Fidèle à son objectif initial

A défaut d’avoir été sollicité tout de suite pour un poste ministériel, le député est resté fidèle à l’objectif initial qu’il partageait avec certains de ses amis, Thierry Solère en tête : celui de structurer un centre droit en friche en créant un nouveau parti. Et ce malgré les réticences d’Emmanuel Macron, jaloux de l’omnipotence de LRM. « Macron n’est pas favorable à la création de notre parti, il est en mode gaullo-jupitérien. Mais on va le faire quand même », racontait, bravache, un proche de M. Riester à l’automne 2017. Agir, dont le nom est directement inspiré des initiales d’Alain Juppé, parrain plus ou moins officiel de l’opération, naît dans la foulée. « Tout est en place pour que l’on puisse devenir un grand parti politique », espérait encore ces dernières semaines M. Riester, qui a pris la présidence de la formation à l’occasion de son congrès fondateur, le 16 septembre. Ses adversaires chez LR ne manquent pas, eux, de railler un « groupuscule » ne réunissant que quelques dizaines d’élus. « Leur stratégie est illisible, c’est une aventure vouée à disparaître, cingle un juppéiste resté en dehors du projet. Il n’y a qu’Alain Juppé et Jean-Pierre Raffarin pour aller leur donner des points de vie de temps en temps, comme dans les jeux vidéos. »

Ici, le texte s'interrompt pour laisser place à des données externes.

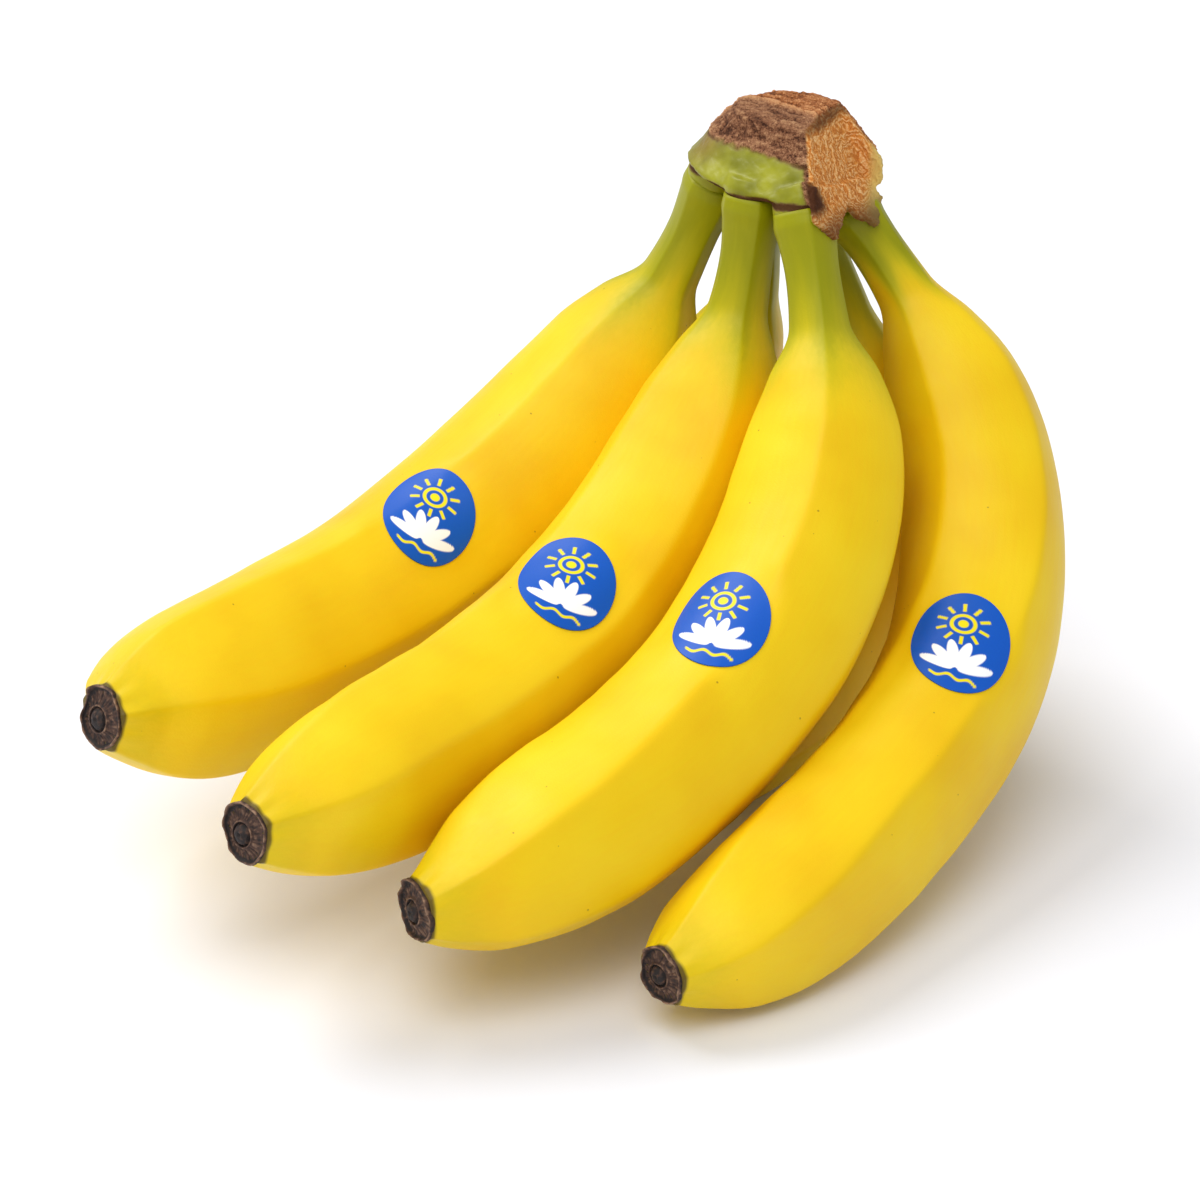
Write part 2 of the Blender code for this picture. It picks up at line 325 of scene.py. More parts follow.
@dataclass
class Spine:
    """Middle line of one finger, with the peel's surface round it."""

    finger: Finger
    run_on: float = 6.0
    tip_sharpness: float = 0.35
    label_press: float = 0.85

    def __post_init__(self) -> None:
        """Bend the line in one plane, from the neck's lean to the blossom end's direction."""
        finger = self.finger
        self.girth_share = finger.girth / FULL_GIRTH
        start = unit((finger.lean[0], finger.lean[1], -1.0))
        heading = radians(finger.heading)
        rise = radians(finger.rise)
        end = np.array((-cos(heading) * cos(rise), -sin(heading) * cos(rise), sin(rise)))
        inward = unit(end - start * (start @ end))
        share = np.linspace(0, 1, FINE_RUN)
        weight = smooth_curve(BEND_STATIONS, finger.bend + finger.bend[-1:], share)
        angle = np.concatenate(([0.0], np.cumsum((weight[1:] + weight[:-1]) / 2)))
        angle *= np.arccos(start @ end) / angle[-1]
        along = np.outer(np.cos(angle), start) + np.outer(np.sin(angle), inward)
        steps = (along[1:] + along[:-1]) / 2 * finger.length / (FINE_RUN - 1)
        place = np.concatenate((np.zeros((1, 3)), np.cumsum(steps, axis=0))) + np.array(finger.root) - BUNCH_MIDDLE
        place[:, 2] -= finger.droop * ease(finger.length - 32, finger.length + 4, share * finger.length)
        before = finger.reach + self.run_on
        after = self.run_on
        self.distance = np.concatenate(([-before], share * finger.length, [finger.length + after]))
        self.place = np.vstack((place[:1] - start * before, place, place[-1:] + along[-1:] * after))
        self.along = np.vstack((along[:1], along, along[-1:]))
        self.side = unit(np.cross(start, inward))

    def frames(self, distance: Array) -> tuple[Array, Array, Array]:
        """Find the middle line at some distances.

        Args:
            distance: Distances from the root in mm.

        Returns:
            Places, directions and inward normals, each with one vector more than the distances' shape.
        """
        place, along = [np.stack([np.interp(distance, self.distance, column) for column in table.T], axis=-1)
                        for table in (self.place, self.along)]
        along = unit(along)
        return place, along, np.cross(self.side, along)

    def radius(self, distance: Array) -> Array:
        """Mean radius in mm at distances in mm from the root."""
        stations = NECK_STATIONS + tuple(self.finger.length - station for station in TIP_STATIONS)
        scales = [1.0 if station <= SLIM_NECK else self.girth_share for station in stations]
        radii = [radius * scale for radius, scale in zip(NECK_RADII + TIP_RADII, scales)]
        return smooth_curve(stations, radii, distance)

    def ridge(self, distance: Array) -> Array:
        """Angle in radians of the first ridge, which wanders a little along the finger."""
        stations, turns = zip(*self.finger.drift)
        return np.radians(self.finger.ridge + smooth_curve(stations, turns, distance))

    def surface(self, distance: Array, turn: Array, lift: Array | float = 0.0) -> Array:
        """Find points on the peel.

        Args:
            distance: Distances from the root in mm.
            turn: Angles in radians from the inside of the bend.
            lift: Height above the plain peel in mm.

        Returns:
            Points in mm, never below the ground.
        """
        distance, turn = np.broadcast_arrays(np.asarray(distance, float), np.asarray(turn, float))
        place, along, inward = self.frames(distance)
        tip = ease(self.finger.length - 60, self.finger.length - 12, distance)
        sharpness = RIDGE_STRENGTH * (1 + self.tip_sharpness * tip)
        sharpness = sharpness * (1 - self.label_press * self.under_label(distance, turn))
        reach = self.radius(distance) * section(turn - self.ridge(distance), sharpness) + lift
        spread = reach[..., None] * spokes(turn, inward, self.side)
        points = place + spread + self.slant(distance, spread, along)
        points[..., 2] = np.maximum(points[..., 2], 0.0)
        return points

    def under_label(self, distance: Array, turn: Array) -> Array | float:
        """Find where the label presses the ridges down, from 0 well outside it to 1 under it."""
        if self.finger.label is None:
            return 0.0
        middle, angle, _ = self.finger.label
        round_way = (turn - radians(angle) + pi) % tau - pi
        beside = round_way * float(self.radius(np.array(middle))) / LABEL_HALVES[0]
        return 1 - ease(0.85, 1.45, np.hypot((distance - middle) / LABEL_HALVES[1], beside))

    def slant(self, distance: Array, spread: Array, along: Array) -> Array:
        """Tilt the blossom end a little to the left.

        Args:
            distance: Distances from the root in mm.
            spread: Vectors from the middle line to the points in mm.
            along: Directions of the middle line.

        Returns:
            How far each point moves.
        """
        left = np.array((-1.0, 0.0, 0.0))
        aside = unit(left - along * (along @ left)[..., None])
        amount = tan(radians(self.finger.tip_tilt)) * ease(self.finger.length - 9, self.finger.length, distance)
        return -along * (amount * (spread * aside).sum(axis=-1))[..., None]


def circle(count: int) -> Array:
    """Angles in radians evenly round a circle."""
    return np.linspace(0, tau, count, endpoint=False)


def spokes(turn: Array, inward: Array, side: Array) -> Array:
    """Directions at angles from the inward one towards the side."""
    return np.cos(turn)[..., None] * inward + np.sin(turn)[..., None] * side


def tube_faces(rows: int, columns: int, ends: bool = True) -> list[tuple[int, ...]]:
    """List the faces between rings of points.

    Args:
        rows: Number of rings.
        columns: Number of points in a ring.
        ends: Whether the first and the last ring are each closed by one face.

    Returns:
        Faces as point numbers.
    """
    faces = []
    for low in range(0, (rows - 1) * columns, columns):
        for column in range(columns):
            after = (column + 1) % columns
            faces.append((low + column, low + after, low + columns + after, low + columns + column))
    if ends:
        faces.append(tuple(range(columns))[::-1])
        faces.append(tuple((rows - 1) * columns + k for k in range(columns)))
    return faces


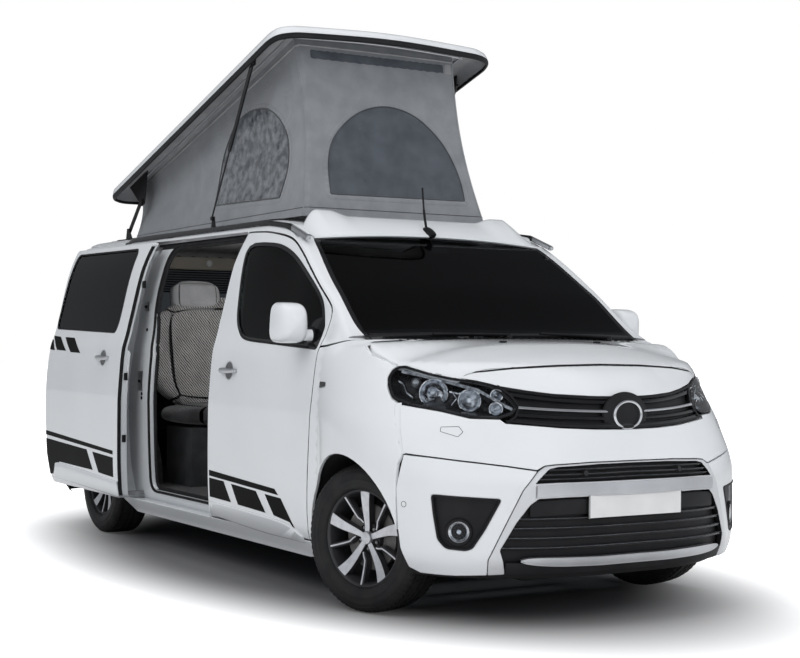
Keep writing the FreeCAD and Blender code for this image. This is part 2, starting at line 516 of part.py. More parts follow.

Franck Riester défendait encore ces dernières semaines l’idée de présenter une liste indépendante aux élections européennes de mai 2019. « C’est un moyen d’exister, d’avoir du temps de parole, de faire connaître la marque », reconnaissait-il. Mais l’entreprise semble mal embarquée. « Il faut atteindre 3 % pour se faire rembourser de ses frais de campagne, ça va en refroidir certains. Riester, il vend sa concession Peugeot si ça ne marche pas ? », interrogeait-on, moqueur, dans l’entourage de Laurent Wauquiez, le président de LR. Une référence aux concessions automobiles gérées encore aujourd’hui par M. Riester, un héritage de son père et de son grand-père. La question ne se posera finalement pas : le député concessionnaire est devenu ministre.